A really tight Sandbox Policy could deny all syscalls except reads and writes on standard input and output file descriptors. Inside this sandbox, a program could take input, process it, and return the output. However, if the process would attempt to make any other syscall, it would be terminated due to a policy violation. Hence, if the process is compromised (code execution by a malicious user), it cannot do anything more nefarious than producing bad output (that the executor and others still need to handle correctly).
Namespace Setup
The PolicyBuilder object is also used to set up a Sandboxee's individual view of
the filesystem. Single files (AddFile
/ AddFileAt
), whole directories
(AddDirectory
/ AddDirectoryAt
), as well as temporary storage (AddTmpfs
)
can be mapped into the Sandboxee's environment. Additionally,
AddLibrariesForBinary
can be used to automatically map all the libraries
needed by the specified dynamically linked executable.
Command-Line Flags
Any Sandbox2 policy can be disabled by specifying one of the following command-line flags. These flags are intended for testing purposes (e.g. while refining the Extended Syscall Policy).

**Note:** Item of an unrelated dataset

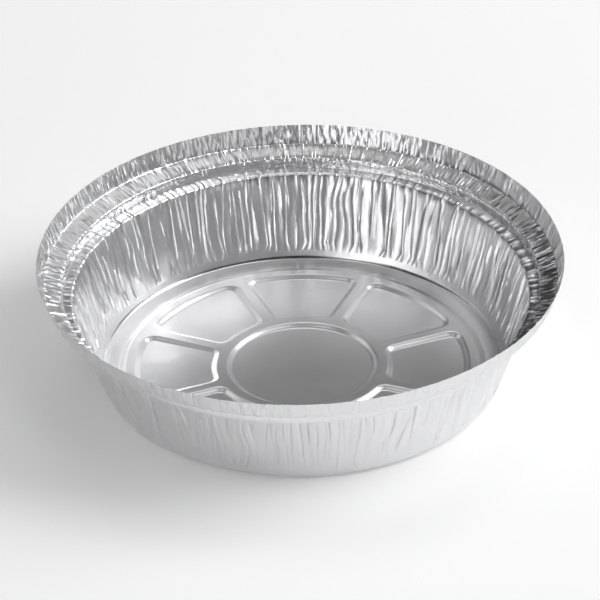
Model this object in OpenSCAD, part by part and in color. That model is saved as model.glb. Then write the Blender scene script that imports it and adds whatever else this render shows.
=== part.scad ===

--sandbox2_danger_danger_permit_all
--sandbox2_danger_danger_permit_all_and_log
Sandbox Executor
The Sandbox Executor is a process that is not sandboxed itself. It's the ptrace tracer process that attaches to the Sandboxee (ptrace tracee process). The Sandbox Executor also sets up and runs a Monitor instance which tracks the Sandboxee and provides status information.
Sandbox2 allows three execution modes: Stand-alone, Sandbox2 Forkserver, and Custom Forkserver. If you use a forkserver, the Sandboxee is created as a child process of the Sandbox Executor. These modes are explained in detail here.
Sandboxee
The Sandboxee is the process which runs in the restricted, sandboxed environment which was defined by the Sandbox Policy. The Sandbox Executor sends the policy to the Sandboxee via IPC. The Sandboxee then applies the policy. Any violation of the policy will result in the termination of the process, unless configured otherwise (see Sandbox Policy).